The required output is every line from the beginning of the entries below through the line that includes "boiler_z = 1500; // [1490:5:1530]", copied exactly.

(Records from a collection)

** begin **

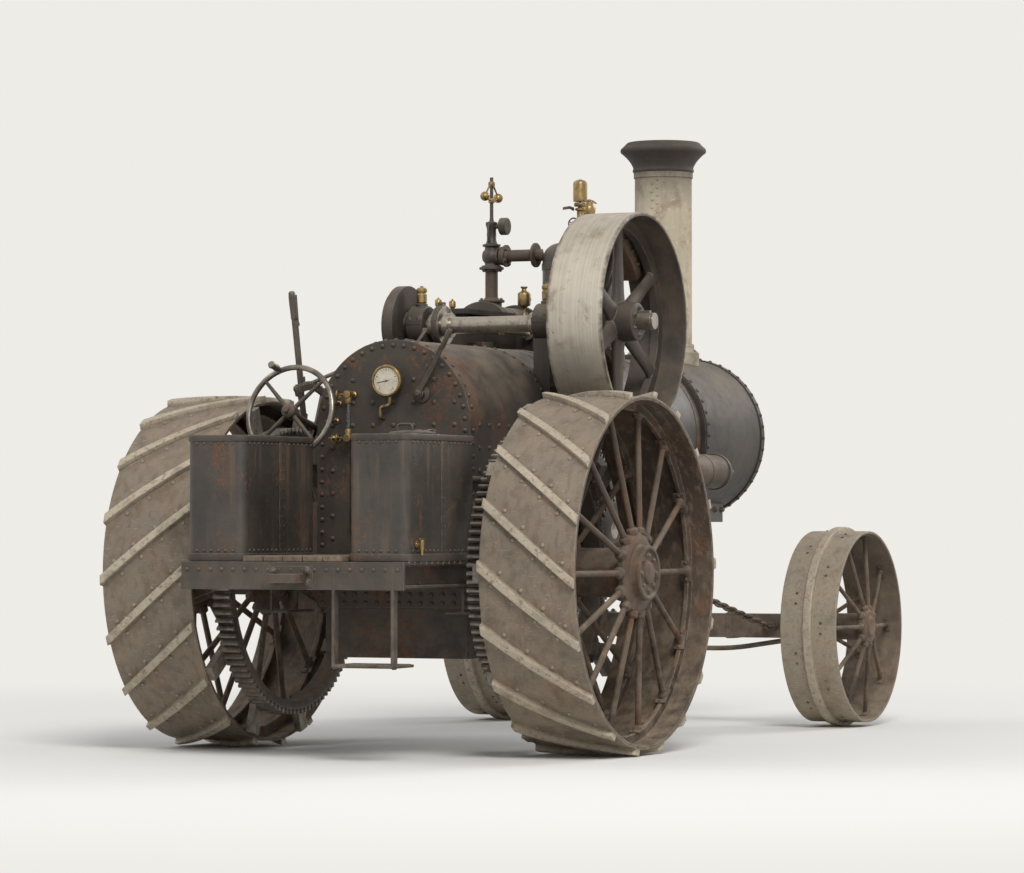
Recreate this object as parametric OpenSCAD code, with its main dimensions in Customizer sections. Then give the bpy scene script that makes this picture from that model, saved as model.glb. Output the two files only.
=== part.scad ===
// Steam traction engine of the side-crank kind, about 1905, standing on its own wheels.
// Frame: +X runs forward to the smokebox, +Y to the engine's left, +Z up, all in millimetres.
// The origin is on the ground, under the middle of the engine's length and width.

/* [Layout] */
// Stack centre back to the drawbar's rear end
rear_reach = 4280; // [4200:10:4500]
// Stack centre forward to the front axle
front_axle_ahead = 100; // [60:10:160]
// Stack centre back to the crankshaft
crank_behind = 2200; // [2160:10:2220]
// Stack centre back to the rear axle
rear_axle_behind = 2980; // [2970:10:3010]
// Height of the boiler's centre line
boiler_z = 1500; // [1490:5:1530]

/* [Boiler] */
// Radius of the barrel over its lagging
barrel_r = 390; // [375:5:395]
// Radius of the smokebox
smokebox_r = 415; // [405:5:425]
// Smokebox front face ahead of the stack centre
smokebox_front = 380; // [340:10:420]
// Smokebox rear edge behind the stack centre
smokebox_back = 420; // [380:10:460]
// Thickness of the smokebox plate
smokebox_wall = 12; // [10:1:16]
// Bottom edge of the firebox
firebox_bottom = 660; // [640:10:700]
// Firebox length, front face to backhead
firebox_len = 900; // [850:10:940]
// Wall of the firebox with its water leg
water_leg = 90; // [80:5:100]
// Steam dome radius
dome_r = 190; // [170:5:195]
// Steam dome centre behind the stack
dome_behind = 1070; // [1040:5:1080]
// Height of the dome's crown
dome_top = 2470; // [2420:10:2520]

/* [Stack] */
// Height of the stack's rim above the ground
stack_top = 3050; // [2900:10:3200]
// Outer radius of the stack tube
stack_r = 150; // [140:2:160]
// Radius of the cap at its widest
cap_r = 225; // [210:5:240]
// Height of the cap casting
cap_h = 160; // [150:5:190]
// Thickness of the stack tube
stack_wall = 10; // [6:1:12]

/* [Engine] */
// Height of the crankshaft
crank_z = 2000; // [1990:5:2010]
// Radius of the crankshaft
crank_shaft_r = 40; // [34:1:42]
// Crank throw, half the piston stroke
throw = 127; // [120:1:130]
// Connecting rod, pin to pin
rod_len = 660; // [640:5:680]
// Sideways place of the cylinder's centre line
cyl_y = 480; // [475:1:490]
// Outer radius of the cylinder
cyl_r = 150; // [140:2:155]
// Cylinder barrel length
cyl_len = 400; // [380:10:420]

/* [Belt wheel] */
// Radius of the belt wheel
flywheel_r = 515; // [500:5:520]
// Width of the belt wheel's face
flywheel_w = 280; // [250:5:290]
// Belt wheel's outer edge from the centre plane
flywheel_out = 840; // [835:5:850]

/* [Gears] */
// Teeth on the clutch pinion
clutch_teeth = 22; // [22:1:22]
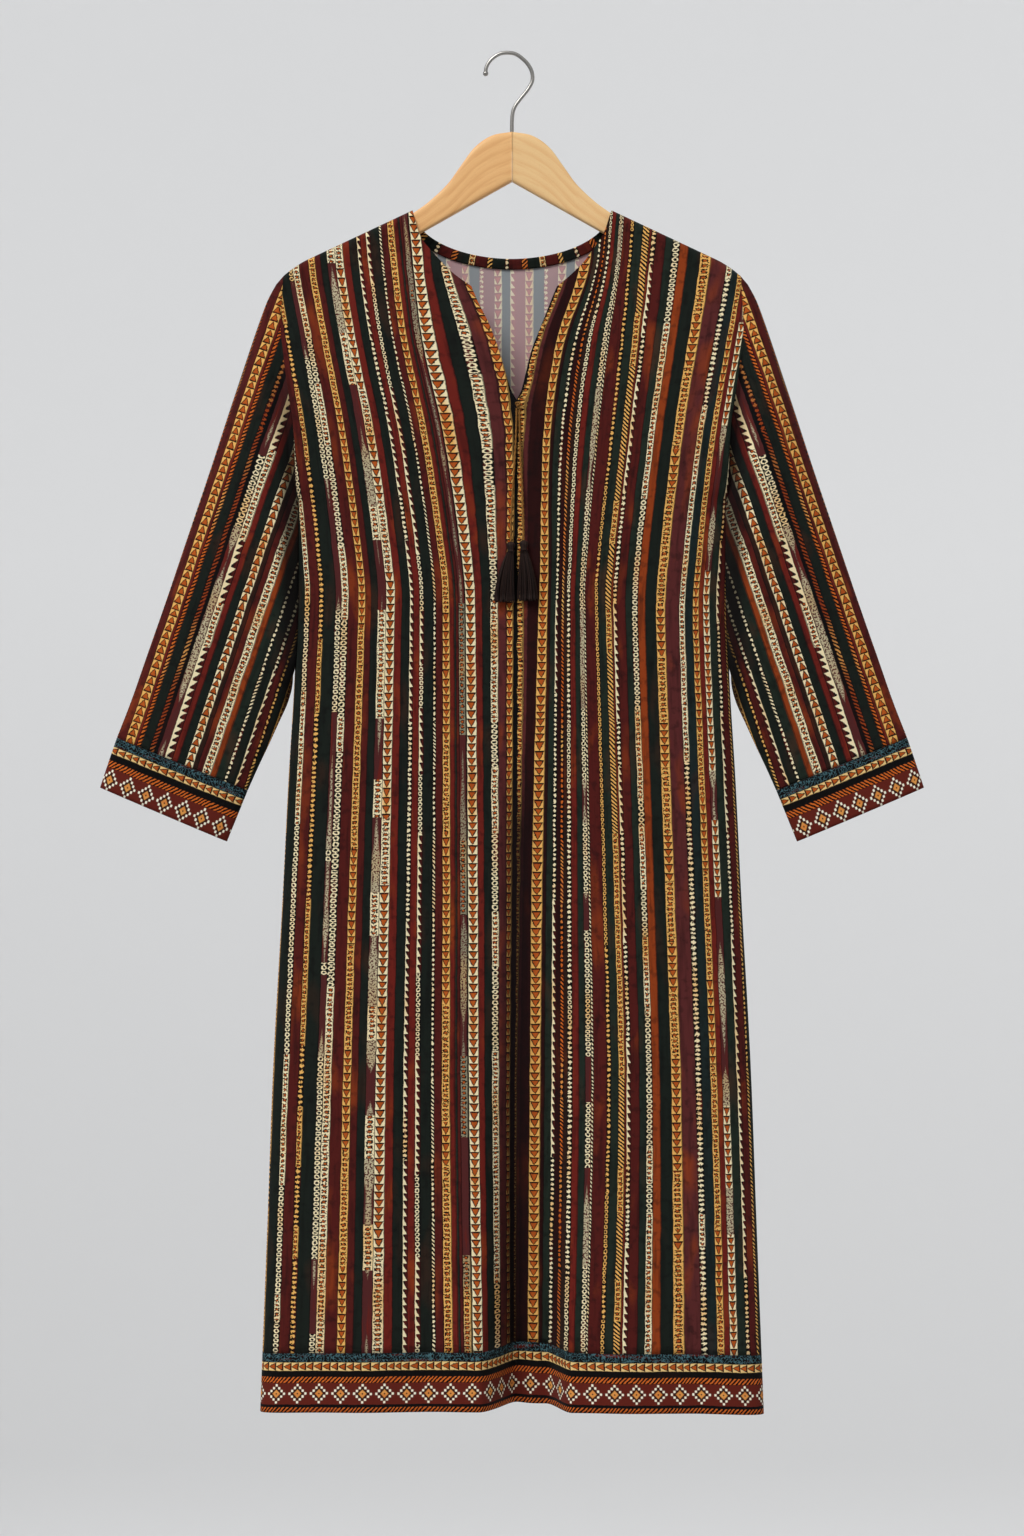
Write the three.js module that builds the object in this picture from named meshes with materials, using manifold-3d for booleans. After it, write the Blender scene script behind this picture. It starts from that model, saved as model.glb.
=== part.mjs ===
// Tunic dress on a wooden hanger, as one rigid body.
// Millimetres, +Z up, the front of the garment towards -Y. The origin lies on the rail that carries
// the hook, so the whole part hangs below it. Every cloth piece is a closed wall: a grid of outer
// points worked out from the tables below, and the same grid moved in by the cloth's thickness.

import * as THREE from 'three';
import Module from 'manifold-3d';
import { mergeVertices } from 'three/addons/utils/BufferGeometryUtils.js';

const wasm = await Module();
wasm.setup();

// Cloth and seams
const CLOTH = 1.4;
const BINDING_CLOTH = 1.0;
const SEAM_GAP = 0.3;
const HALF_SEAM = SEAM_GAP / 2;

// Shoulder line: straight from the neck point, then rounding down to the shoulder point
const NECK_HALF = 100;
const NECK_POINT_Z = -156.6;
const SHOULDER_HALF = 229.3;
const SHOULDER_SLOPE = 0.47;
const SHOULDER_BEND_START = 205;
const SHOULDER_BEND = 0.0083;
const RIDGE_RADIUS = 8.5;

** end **

SOLVED EXERCISE:
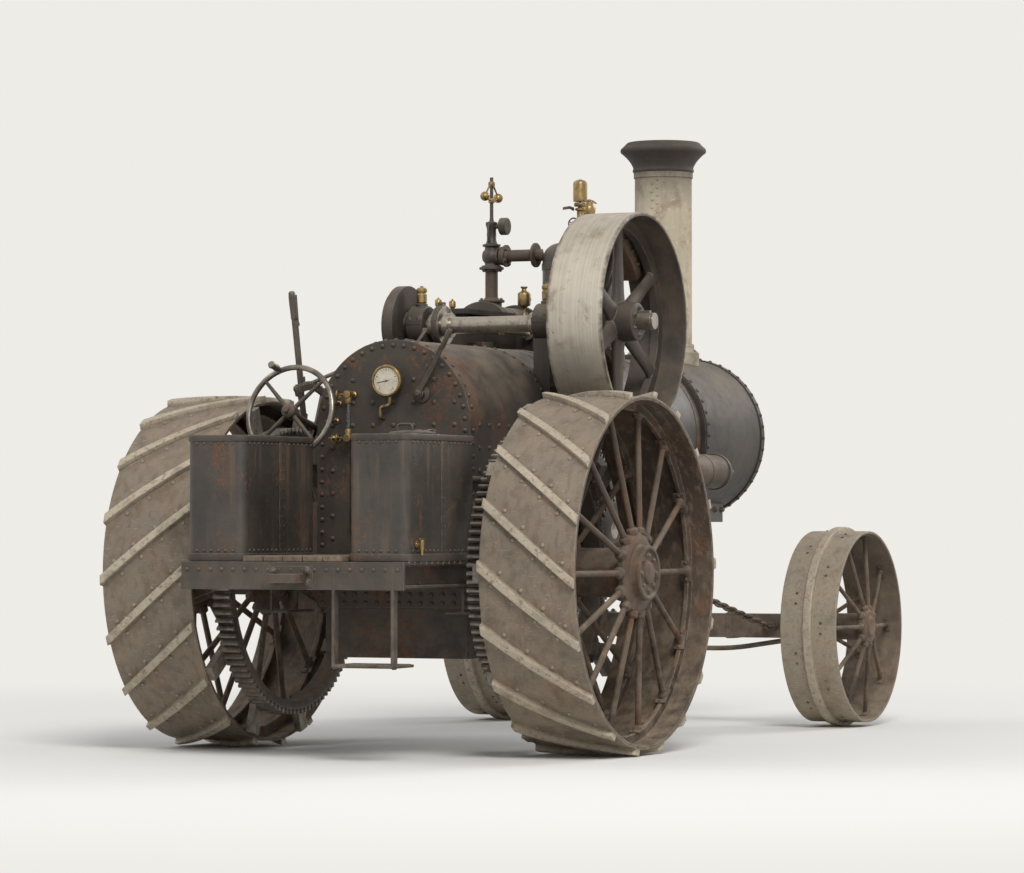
Recreate this object as parametric OpenSCAD code, with its main dimensions in Customizer sections. Then give the bpy scene script that makes this picture from that model, saved as model.glb. Output the two files only.
=== part.scad ===
// Steam traction engine of the side-crank kind, about 1905, standing on its own wheels.
// Frame: +X runs forward to the smokebox, +Y to the engine's left, +Z up, all in millimetres.
// The origin is on the ground, under the middle of the engine's length and width.

/* [Layout] */
// Stack centre back to the drawbar's rear end
rear_reach = 4280; // [4200:10:4500]
// Stack centre forward to the front axle
front_axle_ahead = 100; // [60:10:160]
// Stack centre back to the crankshaft
crank_behind = 2200; // [2160:10:2220]
// Stack centre back to the rear axle
rear_axle_behind = 2980; // [2970:10:3010]
// Height of the boiler's centre line
boiler_z = 1500; // [1490:5:1530]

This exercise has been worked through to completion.